Both the AdvisedRequest and the AdvisedResponse share an advise-context object. You can use the advise-context to share state between the advisors in the chain, and build more complex processing scenarios that involve multiple advisors.

Streaming vs. Non-Streaming

Spring AI supports both streaming and non-streaming Advisors. Non-streaming Advisors work with complete requests and responses, while streaming Advisors handle continuous streams using reactive programming concepts (e.g., Flux for responses).

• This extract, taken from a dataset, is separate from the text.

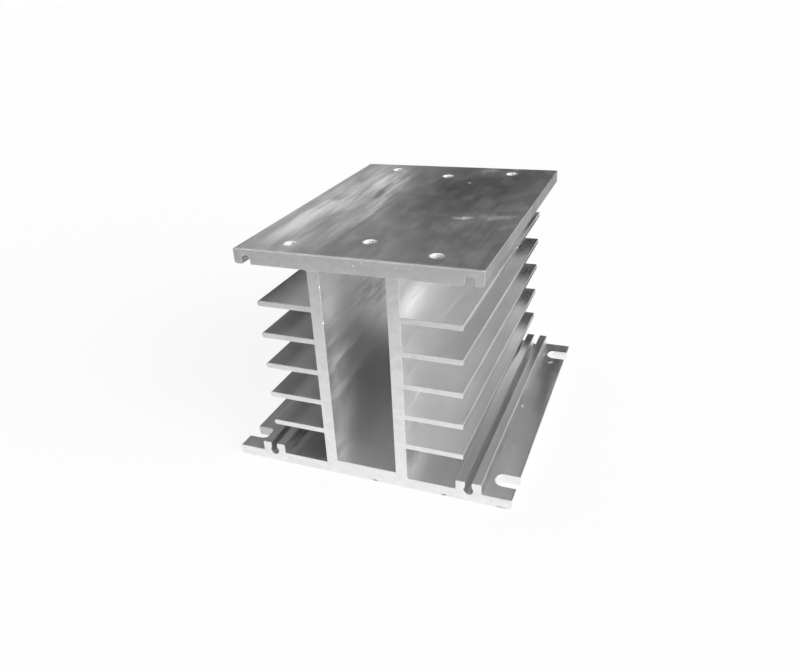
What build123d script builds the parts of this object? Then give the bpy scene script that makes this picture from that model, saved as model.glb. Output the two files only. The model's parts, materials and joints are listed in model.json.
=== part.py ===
from build123d import *
import os

# Relay heat sink: one aluminium extrusion, cut to length, drilled, tapped and slotted.
# Millimetres. X runs across the section, Y along the extrusion, Z up from the underside.
# The origin is the centre of the underside.

# Overall sizes
length = 110.0
height = 80.0
base_width = 100.0
top_width = 80.0

# Plates and webs
top_thick = 5.0
base_thick = 4.0
foot_thick = 3.7
channel_floor = 5.5
channel_width = 21.6
web_thick = 4.0

# Cooling fins, the same on both sides
fin_count = 5
fin_pitch = 11.25
fin_thick = 1.9
fin_span = 68.0

# Screw ports for a fan as wide as the top plate, two in the base and two under the plate.
# The inset is from the plate's side edge and from the underside to a port's centre.
port_inset = 4.25
port_radius = 1.6
port_neck = 2.2
rib_width = 8.6
rib_height = 7.4
groove_width = 3.0
groove_depth = 2.9

# Tapped holes in the top plate, at their tap drill size
tap_drill = 3.3
tap_mouth = 4.3
relay_pitch_x = 47.6
relay_pitch_y = 94.0
module_pitch_y = 80.0

# Open-ended screw slots in the feet, by their reach from the side edge to the round inner
# end and the distance from the cut end to their middle line
slot_width = 6.4
slot_reach = 7.7
slot_inset = 9.5

# Corner radii of the die
plate_root_radius = 1.0
base_root_radius = 0.4
channel_radius = 0.3
fin_root_radius = 0.2
top_edge_radius = 0.4
lip_radius = 0.9
foot_top_radius = 0.5
foot_bottom_radius = 1.0
rib_radius = 0.4
groove_edge_radius = 0.2

# The die leaves the left fins' tips almost fully round and the right ones' nearly square
left_tip_radius = 0.9
right_tip_radius = 0.3

# The part of a fin's thickness that one tip radius may take
full_round = 0.49

# How far a cutter runs past the metal that it cuts
overrun = 5.0

# Levels and half widths worked out from the sizes above
top_under = height - top_thick
channel_half = channel_width / 2
web_face = channel_half + web_thick
fin_reach = fin_span / 2
port_x = top_width / 2 - port_inset
rib_inner = port_x - rib_width / 2
rib_outer = port_x + rib_width / 2
groove_inner = port_x - groove_width / 2
groove_outer = port_x + groove_width / 2
groove_top = top_under + groove_depth
fin_middle = (base_thick + top_under) / 2
slot_x = base_width / 2 - slot_reach + slot_width / 2
slot_y = length / 2 - slot_inset
fin_centres = [fin_middle + fin_pitch * (i - (fin_count - 1) / 2) for i in range(fin_count)]


def block(x_low, x_high, z_low, z_high):
    """A rectangle of the section, given by its sides."""
    middle = ((x_low + x_high) / 2, (z_low + z_high) / 2)
    return Pos(*middle) * Rectangle(x_high - x_low, z_high - z_low)


def rounded(face, corners, radius):
    """The section with the named corners rounded. A corner is an (x, z) point."""
    wanted = [Vector(x, z) for x, z in corners]
    chosen = [
        vertex
        for vertex in face.vertices()
        if any((Vector(vertex.X, vertex.Y) - point).length < 1e-4 for point in wanted)
    ]
    return fillet(chosen, radius)


def half_section(tip_radius):
    """The right half of the section: half plates, one web, its fins, rib and ports."""
    section = block(0, top_width / 2, top_under, height)
    section += block(0, port_x, 0, base_thick)
    section += block(port_x, base_width / 2, 0, foot_thick)
    section += block(0, channel_half + web_thick / 2, 0, channel_floor)
    section += block(channel_half, web_face, 0, height)
    section += block(rib_inner, rib_outer, 0, rib_height)
    for z in fin_centres:
        section += block(channel_half, fin_reach, z - fin_thick / 2, z + fin_thick / 2)
    return round_corners(cut_ports(section), tip_radius)


def cut_ports(section):
    """Cut the keyhole port of the base rib and the groove under the top plate."""
    neck = port_neck / 2
    section -= Pos(port_x, port_inset) * Circle(port_radius)
    section -= block(port_x - neck, port_x + neck, port_inset, rib_height + overrun)
    arch = groove_top - groove_width / 2
    section -= block(groove_inner, groove_outer, top_under - overrun, arch)
    section -= Pos(port_x, arch) * Circle(groove_width / 2)
    return section


def round_corners(section, tip_radius):
    """Round the corners that the die rounds."""
    neck = port_neck / 2
    channel = [(channel_half, top_under), (channel_half, channel_floor)]
    section = rounded(section, channel, channel_radius)
    section = rounded(section, [(web_face, top_under)], plate_root_radius)
    section = rounded(section, [(web_face, base_thick)], base_root_radius)
    half = fin_thick / 2
    roots = [(web_face, z + side * half) for z in fin_centres for side in (-1, 1)]
    section = rounded(section, roots, fin_root_radius)
    tips = [(fin_reach, z + side * half) for z in fin_centres for side in (-1, 1)]
    section = rounded(section, tips, min(tip_radius, full_round * fin_thick))
    section = rounded(section, [(top_width / 2, height)], top_edge_radius)
    section = rounded(section, [(top_width / 2, top_under)], lip_radius)
    section = rounded(section, [(base_width / 2, foot_thick)], foot_top_radius)
    section = rounded(section, [(base_width / 2, 0)], foot_bottom_radius)
    ribs = [
        (rib_inner, rib_height),
        (rib_outer, rib_height),
        (rib_inner, base_thick),
        (rib_outer, foot_thick),
        (port_x - neck, rib_height),
        (port_x + neck, rib_height),
    ]
    section = rounded(section, ribs, rib_radius)
    grooves = [(groove_inner, top_under), (groove_outer, top_under)]
    return rounded(section, grooves, groove_edge_radius)


def extrusion():
    """The whole section, run to the cut length about the middle."""
    left = mirror(half_section(left_tip_radius), about=Plane.YZ)
    section = half_section(right_tip_radius) + left
    upright = Plane.XZ * section
    return extrude(upright, amount=length / 2, both=True)


def tapped_holes():
    """The cutters of the relay's four holes and the module's two, each with its mouth."""
    relay = GridLocations(relay_pitch_x, relay_pitch_y, 2, 2)
    module = GridLocations(0, module_pitch_y, 1, 2)
    mouth_depth = (tap_mouth - tap_drill) / 2
    drill = Pos(0, 0, height - top_thick / 2) * Cylinder(tap_drill / 2, top_thick + overrun)
    mouth = Pos(0, 0, height - mouth_depth / 2) * Cone(tap_drill / 2, tap_mouth / 2, mouth_depth)
    return [place * (drill + mouth) for place in [*relay.locations, *module.locations]]


def foot_slots():
    """The cutters of the four slots, each open at the foot's side edge."""
    middle = foot_thick / 2
    deep = foot_thick + 2 * overrun
    cutters = []
    for side in (-1, 1):
        for end in (-1, 1):
            round_end = Cylinder(slot_width / 2, deep)
            run = base_width / 2 + overrun - slot_x
            straight = Pos(side * run / 2, 0, 0) * Box(run, slot_width, deep)
            place = Pos(side * slot_x, end * slot_y, middle)
            cutters.append(place * (round_end + straight))
    return cutters


heat_sink = extrusion()
for cutter in tapped_holes() + foot_slots():
    heat_sink -= cutter

os.makedirs("parts", exist_ok=True)
export_step(heat_sink, "parts/heat_sink.step")
print("volume", round(heat_sink.volume), "mm3")
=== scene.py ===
"""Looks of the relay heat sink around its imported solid.

The one solid is redrawn as a finer mesh of the same outline, with broken edges, real
threads in the tapped holes and a few nicks, and gets three aluminium finishes: extruded
skin, sawn ends and machined cuts. Sizes are millimetres until a mesh is made.
"""

import json
import math
import random

import bmesh
import bpy
from mathutils import Matrix, Vector


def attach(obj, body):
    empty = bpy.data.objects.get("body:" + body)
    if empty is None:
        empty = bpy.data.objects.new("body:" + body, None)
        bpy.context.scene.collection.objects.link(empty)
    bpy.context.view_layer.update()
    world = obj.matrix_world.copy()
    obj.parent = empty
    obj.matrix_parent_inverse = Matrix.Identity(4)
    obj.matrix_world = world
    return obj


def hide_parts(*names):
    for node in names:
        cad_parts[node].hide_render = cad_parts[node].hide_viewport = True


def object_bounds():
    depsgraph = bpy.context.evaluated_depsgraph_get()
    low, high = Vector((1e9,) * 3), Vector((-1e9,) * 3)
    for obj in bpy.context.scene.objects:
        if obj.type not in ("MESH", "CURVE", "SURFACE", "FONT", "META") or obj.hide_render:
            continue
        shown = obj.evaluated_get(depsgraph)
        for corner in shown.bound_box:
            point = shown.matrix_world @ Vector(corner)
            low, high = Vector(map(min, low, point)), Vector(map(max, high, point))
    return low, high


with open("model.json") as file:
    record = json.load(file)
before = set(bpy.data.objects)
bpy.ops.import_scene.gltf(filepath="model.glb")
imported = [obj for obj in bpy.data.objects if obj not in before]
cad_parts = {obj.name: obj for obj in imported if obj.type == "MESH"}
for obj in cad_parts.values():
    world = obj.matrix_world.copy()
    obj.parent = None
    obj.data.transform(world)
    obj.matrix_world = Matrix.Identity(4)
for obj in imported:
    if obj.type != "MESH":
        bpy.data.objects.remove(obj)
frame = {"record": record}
cad_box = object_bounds()

MM = 0.001

# The overall sizes, and those of the holes, slots and ports, come from the frame
BASE_WIDTH, LENGTH, HEIGHT = [round(side / MM, 3) for side in cad_box[1] - cad_box[0]]
MOUNTS = {mount["name"]: mount["dims"] for mount in frame["record"]["mounts"]}
RELAY, MODULE = MOUNTS["relay_screws"], MOUNTS["module_screws"]
SLOTS, PORTS = MOUNTS["chassis_slots"], MOUNTS["base_ports_front"]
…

For streaming advisors, it's crucial to note that a single AdvisedResponse instance represents only a chunk (i.e., part) of the entire Flux<AdvisedResponse> response. In contrast, for non-streaming advisors, the AdvisedResponse encompasses the complete response.

Best Practices

Keep Advisors focused on specific tasks for better modularity.
Use the advise-context to share state between Advisors when necessary.
Implement both streaming and non-streaming versions of your Advisor for maximum flexibility.
Carefully consider the order of Advisors in your chain to ensure proper data flow.

Conclusion

Spring AI Advisors provide a powerful and flexible way to enhance your AI applications. By leveraging this API, you can create more sophisticated, reusable, and maintainable AI components. Whether you're implementing custom logic, managing conversation history, or improving model reasoning, Advisors offer a clean and efficient solution.

We encourage you to experiment with Spring AI Advisors in your projects and share your custom implementations with the community. The possibilities are endless, and your innovations could help shape the future of AI application development!

Happy coding, and may your AI applications be ever more intelligent and responsive!